Course Appetizer, cheese, dip, spread
Cuisine Mediterranean
Keyword ricotta, ricotta cheese
Prep Time 5 minutes
Cook Time 10 minutes
Resting Time 2 hours
Servings 16 oz
Author Brynn McDowell, RD

Ingredients

  • 1/2 gallon whole milk
  • 1/4 cup heavy cream this is optional but gives a nice consistency to final product.
  • 1 tsp salt
  • 1/4 cup white vinegar

Instructions

  • Line a mesh strainer with a signle layer of cheesecloth and place over a large glass bowl.

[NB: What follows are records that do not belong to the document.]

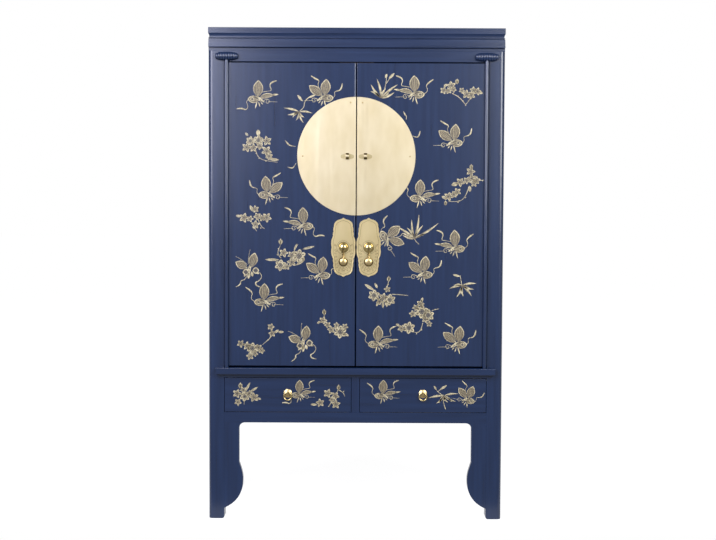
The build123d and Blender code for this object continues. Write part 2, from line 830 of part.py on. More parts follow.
with BuildPart() as drawer_bottom:
    x0, x1 = inner_left - tongue, inner_right + tongue
    board(x0, x1, front_back - tongue, box_back, bottom_low, bottom_low + drawer_bottom_thickness)
write_pair("drawer_bottom", drawer_bottom)

with BuildPart() as drawer_rosette:
    with BuildSketch(turned_plane(-drawer_x, y_front, rosette_z)):
        with BuildLine():
            step = rosette_radius - 2 * rosette_edge
            Polyline((0, rosette_reach), (0, 0), (rosette_radius, 0), (step, rosette_edge))
            ThreePointArc((step, rosette_edge), rosette_shoulder, (0, rosette_reach))
        make_face()
    revolve(axis=Axis((-drawer_x, y_front, rosette_z), outwards))
    # the loop stands on a short stem and the ring passes through it
    with Locations(Location((-drawer_x, loop_y, loop_z), (0, 90, 0))):
        Torus(loop_radius, loop_wire)
    with Locations(Location((-drawer_x, (y_front + loop_y + loop_radius) / 2, loop_z), (90, 0, 0))):
        Cylinder(loop_wire, loop_out - loop_radius)
write_pair("drawer_rosette", drawer_rosette)

with BuildPart() as drawer_ring:
    with Locations(Location((-drawer_x, loop_y, loop_z - ring_radius), (90, 0, 0))):
        Torus(ring_radius, ring_wire)
write_pair("drawer_ring", drawer_ring)
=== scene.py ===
"""A lacquered wedding cabinet with pole-hinged doors, gold painting and pale brass fittings."""

import json
from math import cos, pi, radians, sin, tau

import bmesh
import bpy
from mathutils import Matrix, Vector


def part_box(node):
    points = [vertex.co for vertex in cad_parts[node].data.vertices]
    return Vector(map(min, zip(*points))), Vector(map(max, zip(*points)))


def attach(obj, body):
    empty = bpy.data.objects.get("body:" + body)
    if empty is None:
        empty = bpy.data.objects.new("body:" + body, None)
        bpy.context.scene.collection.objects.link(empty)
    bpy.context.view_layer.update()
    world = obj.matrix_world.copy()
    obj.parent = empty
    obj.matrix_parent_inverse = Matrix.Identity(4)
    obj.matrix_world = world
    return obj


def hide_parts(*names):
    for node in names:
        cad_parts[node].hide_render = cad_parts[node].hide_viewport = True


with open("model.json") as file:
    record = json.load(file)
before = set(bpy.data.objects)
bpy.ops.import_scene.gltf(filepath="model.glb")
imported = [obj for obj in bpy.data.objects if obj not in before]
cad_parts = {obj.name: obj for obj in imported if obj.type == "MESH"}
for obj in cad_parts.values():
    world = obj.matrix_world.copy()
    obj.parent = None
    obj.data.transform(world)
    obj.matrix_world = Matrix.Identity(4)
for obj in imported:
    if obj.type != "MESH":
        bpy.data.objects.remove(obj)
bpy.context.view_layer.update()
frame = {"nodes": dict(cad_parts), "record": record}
mm = 0.001

# ---- Lacquered timber ----
# Posts, rails, panels, doors and drawer fronts are dense hardwood under many thin coats of
# midnight-blue lacquer, brushed along the grain and rubbed to a satin. The arrises are eased
# with a plane before lacquering.


def linear(code):
    """An sRGB hex colour as linear light."""
    parts = [int(code[i:i + 2], 16) / 255 for i in (1, 3, 5)]
    return [c / 12.92 if c <= 0.04045 else ((c + 0.055) / 1.055) ** 2.4 for c in parts] + [1.0]


def add_node(tree, kind, inputs=None, **settings):
    """Adds a shader node; an input is a value or another node's output."""
    node = tree.nodes.new("ShaderNode" + kind)
    for name, value in settings.items():
        setattr(node, name, value)
    for name, value in (inputs or {}).items():
        if isinstance(value, bpy.types.NodeSocket):
            tree.links.new(value, node.inputs[name])
        else:
            node.inputs[name].default_value = value
    return node


def new_material(name):
    """An empty material, with its tree and its Principled shader."""
    material = bpy.data.materials.new(name)
    material.use_nodes = True
    tree = material.node_tree
    tree.nodes.clear()
    shader = add_node(tree, "BsdfPrincipled")
    add_node(tree, "OutputMaterial", {"Surface": shader.outputs["BSDF"]})
    return material, tree, shader


def stretched_noise(tree, along, across_mm, along_mm, detail=3.0):
    """Noise drawn out along one axis of the object, as brush strokes and grain are."""
    place = add_node(tree, "TexCoord").outputs["Object"]
    scale = [1000 / across_mm] * 3
    scale["xyz".index(along)] = 1000 / along_mm
    place = add_node(tree, "Mapping", {"Vector": place, "Scale": scale}).outputs["Vector"]
    noise = add_node(tree, "TexNoise", {"Vector": place, "Scale": 1.0, "Detail": detail})
    return noise.outputs["Fac"]


def lacquer(along):
    """Satin nitrocellulose lacquer: deep even colour, faint streaks where the brush ran, and a
    soft sheen that shows the open pores of the wood only as a very fine unevenness."""
    material, tree, shader = new_material(f"brushed_satin_lacquer_{along}")
    streaks = stretched_noise(tree, along, across_mm=14, along_mm=260)
    pores = stretched_noise(tree, along, across_mm=1.6, along_mm=40, detail=2.0)
    tint = add_node(tree, "ValToRGB", {"Fac": streaks})
    tint.color_ramp.elements[0].position = 0.3
    tint.color_ramp.elements[0].color = linear("#071731")
    tint.color_ramp.elements[1].position = 0.75
    tint.color_ramp.elements[1].color = linear("#0b1d3a")
    tree.links.new(tint.outputs["Color"], shader.inputs["Base Color"])
    gloss = add_node(tree, "MapRange", {"Value": streaks, "To Min": 0.21, "To Max": 0.27})
    tree.links.new(gloss.outputs["Result"], shader.inputs["Roughness"])
    bump = add_node(tree, "Bump", {"Height": pores, "Strength": 0.12, "Distance": 0.0004})
    tree.links.new(bump.outputs["Normal"], shader.inputs["Normal"])
    shader.inputs["IOR"].default_value = 1.5
    return material


lacquers = {along: lacquer(along) for along in "xyz"}
bodies = frame["record"]["behaviour"]["bodies"]
body_of = {node: body for body, nodes in bodies.items() for node in nodes}
one_corner = 0.00001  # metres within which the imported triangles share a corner
one_face = radians(0.5)  # triangles that meet flatter than this are one face
sharp_corner = radians(40)  # an edge sharper than this is an arris, and gets planed
crease = radians(35)  # shading breaks at an edge sharper than this


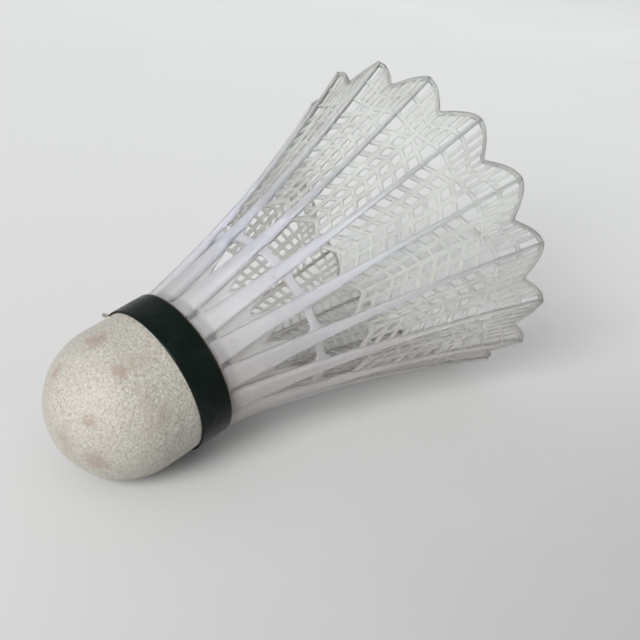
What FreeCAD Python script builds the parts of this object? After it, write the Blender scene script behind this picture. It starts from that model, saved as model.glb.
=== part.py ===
"""A moulded nylon badminton shuttlecock, lying on its side as it comes to rest after play.

Its four pieces are built upright on one axis, nose at the bottom, and then laid down together:
a cork core, the leather skin stretched over it, the band of tape round the joint, and the
one-piece nylon skirt whose plug is pressed into the cork. The skirt carries the skill: its
stems, cross webs, arched windows, lattice in flat gores and scalloped rim.
"""
import FreeCAD, Part
import math
import os
import Sketcher

SIZES = {
    # the base
    "nose_radius": 13.1,
    "skin_thickness": 0.5,
    "cork_length": 22.6,
    "bore_radius": 9.0,
    "bore_depth": 9.6,
    # the band of tape round the joint
    "band_width": 6.2,
    "band_thickness": 0.3,
    "band_on_flange": 2.5,
    # the skirt's plug, flange and collar
    "plug_length": 9.0,
    "plug_wall": 1.4,
    "flange_thickness": 2.6,
    "floor_thickness": 1.2,
    "collar_length": 3.2,
    # the skirt's outline, along the outside of its stems
    "skirt_length": 58.6,
    "neck_radius": 12.7,
    "mouth_radius": 32.5,
    "skirt_bow": 1.8,
    "sheet_thickness": 0.6,
    # the stems, which stand proud of the sheet and taper from neck to tip
    "feather_count": 16,
    "stem_width_neck": 3.5,
    "stem_width_waist": 1.8,
    "stem_width_tip": 1.0,
    "stem_height_neck": 1.2,
    "stem_height_tip": 0.5,
    # the openings between two stems, their heights measured from the flange
    "web_height": 16.9,
    "web_width": 1.7,
    "arch_height": 25.3,
    "arch_rise": 2.3,
    "short_rows": 2,
    "short_columns": 4,
    "long_rows": 2,
    "long_columns": 4,
    "long_cell": 6.4,
    "rib_width": 0.6,
    "rim_width": 0.9,
    "scallop_depth": 3.5,
    "scallop_bulge": 0.55,
    # fits
    "glue_gap": 0.05,
}
# The skirt's sheet and stems are given a section at each of these shares of their length.
STATIONS = (0.0, 0.31, 0.62, 1.0)
# The stems narrow quickly up to this share of their length, and slowly from there to the tip.
WAIST = 0.5
# Each side of a scallop runs to this many half gaps from mid-gore, past the fold under the stem,
# so that it meets the next gore's there and leaves no sliver beside the stem's tip.
SCALLOP_REACH = 1.12
# The nose of the cork, out of sight under the leather, is turned as this many short cones.
HIDDEN_CONES = 3

doc = FreeCAD.newDocument("shuttlecock")
sheet = doc.addObject("Spreadsheet::Sheet", "Sizes")
for row, (alias, value) in enumerate(SIZES.items(), start=1):
    sheet.set(f"A{row}", alias)
    sheet.set(f"B{row}", str(value))
    sheet.setAlias(f"B{row}", alias)
doc.recompute()


def size(alias):
    """The value of one driving dimension, read back from the sheet."""
    return float(sheet.get(alias))


# --- sketches ---------------------------------------------------------------------------------


def new_sketch(body, name, role):
    """An empty sketch on one of a body's own origin planes."""
    sketch = body.newObject("Sketcher::SketchObject", name)
    plane = next(f for f in body.Origin.OriginFeatures if f.Role == role)
    sketch.AttachmentSupport = (plane, [""])
    sketch.MapMode = "FlatFace"
    return sketch


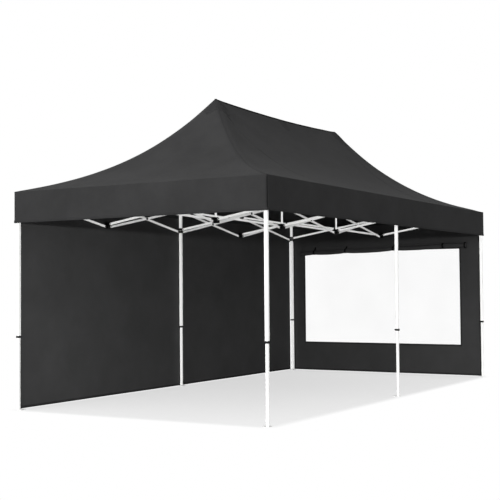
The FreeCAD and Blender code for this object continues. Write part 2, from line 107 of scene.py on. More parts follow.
def edge_mask(tree, radius):
    """The normal rounded over edges, and a mask of where it leaves the true one."""
    rounded = node(tree, "Bevel", {"Radius": radius}, samples=4).outputs[0]
    true = node(tree, "NewGeometry").outputs["Normal"]
    dot = node(tree, "VectorMath", {0: rounded, 1: true}, operation="DOT_PRODUCT")
    return rounded, calc(tree, "SUBTRACT", 1.0, dot.outputs["Value"], clamp=True)


def new_material(name):
    material = bpy.data.materials.new(name)
    material.use_nodes = True
    tree = material.node_tree
    tree.nodes.clear()
    output = node(tree, "OutputMaterial")
    shader = node(tree, "BsdfPrincipled")
    tree.links.new(shader.outputs[0], output.inputs[0])
    return material, tree, shader, output


# ----------------------------------------------------------------- materials
STITCH_ROW = 0.0068          # from the tape's middle to each row of stitches
STITCH_HALF_WIDTH = 0.0009
STITCH_PITCH = 0.0046
STITCH_SHARE = 0.72          # of the pitch that is thread
STITCH_COLOUR = (0.10, 0.10, 0.102)


def stitch_mask(tree, uv):
    """Two rows of stitches along u, one either side of v = 0."""
    axes = node(tree, "SeparateXYZ", {0: uv}).outputs
    off_row = calc(tree, "SUBTRACT", calc(tree, "ABSOLUTE", axes[1]), STITCH_ROW)
    row = calc(tree, "LESS_THAN", calc(tree, "ABSOLUTE", off_row), STITCH_HALF_WIDTH)
    step = calc(tree, "FRACT", calc(tree, "MULTIPLY", axes[0], 1 / STITCH_PITCH))
    return calc(tree, "MULTIPLY", row, calc(tree, "LESS_THAN", step, STITCH_SHARE))


def fabric(name, dark, light, pitch=0.0016, rough=0.8, stitched=False):
    """Coated plain-weave polyester. UVs are in metres; pitch is the thread spacing."""
    material, tree, shader, _ = new_material(name)
    coords = node(tree, "TexCoord").outputs
    uv, place = coords["UV"], coords["Object"]
    # 0.314 brings the wave texture's bands to about one every two pitches
    threads = [
        node(tree, "TexWave", {"Vector": uv, "Scale": 0.314 / pitch, "Distortion": 0.4},
             wave_type="BANDS", bands_direction=axis).outputs["Fac"]
        for axis in "XY"]
    checks = node(tree, "TexChecker", {"Vector": uv, "Scale": 1 / pitch}).outputs["Fac"]
    weave = node(tree, "Mix", {0: checks, 2: threads[0], 3: threads[1]}).outputs[0]
    mottle = noise_map(tree, place, Scale=2.2, Detail=7.0, Roughness=0.62)
    fine = noise_map(tree, place, Scale=140.0, Detail=3.0)
    crease = noise_map(tree, place, Scale=5.0, Detail=4.0, Distortion=1.2)

    # share of each pattern in the colour
    mottle_part, fine_part, weave_part = (
        calc(tree, "MULTIPLY", pattern, share)
        for pattern, share in ((mottle, 0.75), (fine, 0.15), (weave, 0.22)))
    tone = calc(tree, "ADD", calc(tree, "ADD", mottle_part, fine_part), weave_part, clamp=True)
    colour = ramp(tree, tone, (0.25, dark), (0.85, light))
    normal = bump(tree, crease, strength=0.35, distance=0.006)
    normal = bump(tree, weave, strength=0.35, distance=0.0004, normal=normal)
    if stitched:
        mask = stitch_mask(tree, uv)
        colour = mix_colour(tree, mask, colour, STITCH_COLOUR)
        normal = bump(tree, mask, strength=0.8, distance=0.0008, normal=normal)
    set_inputs(tree, shader, {
        "Base Color": colour,
        "Roughness": ramp(tree, mottle, (0.2, rough - 0.08), (0.8, rough + 0.1)),
        "Specular IOR Level": 0.05,
        "Sheen Weight": 0.015,
        "Sheen Roughness": 0.45,
        "Normal": normal})
    return material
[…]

Set aside
  • Place milk and salt (and heavy cream if using) in a large, non-reactive pot over medium heat on the stove
  • Heat for ~5 minutes, until milk temperature reaches 180 degrees
  • Slowly stir in vinegar
  • Remove from heat leave untoched for 1 hour
  • Use a ladle to transfer the milk solids from the pot to the cheesecloth covered strainer
  • Let the ricotta drain for about 1 hour, until most of hte liquid has drained into the bowl
  • Lightly squeeze the cheesecloth to remove any excess liquid and then transfer the ricotta cheese (in your cheesecloth) to a bowl.
  • Ricotta Cheese is now ready to eat and will last about 5-7 days in the fridge.

Notes

The heavy cream is optional but does give a nice creamy quality to the finished cheese. I have made it without it and the end ricotta cheese is still a delicious and creamy cheese. The choice is up to you.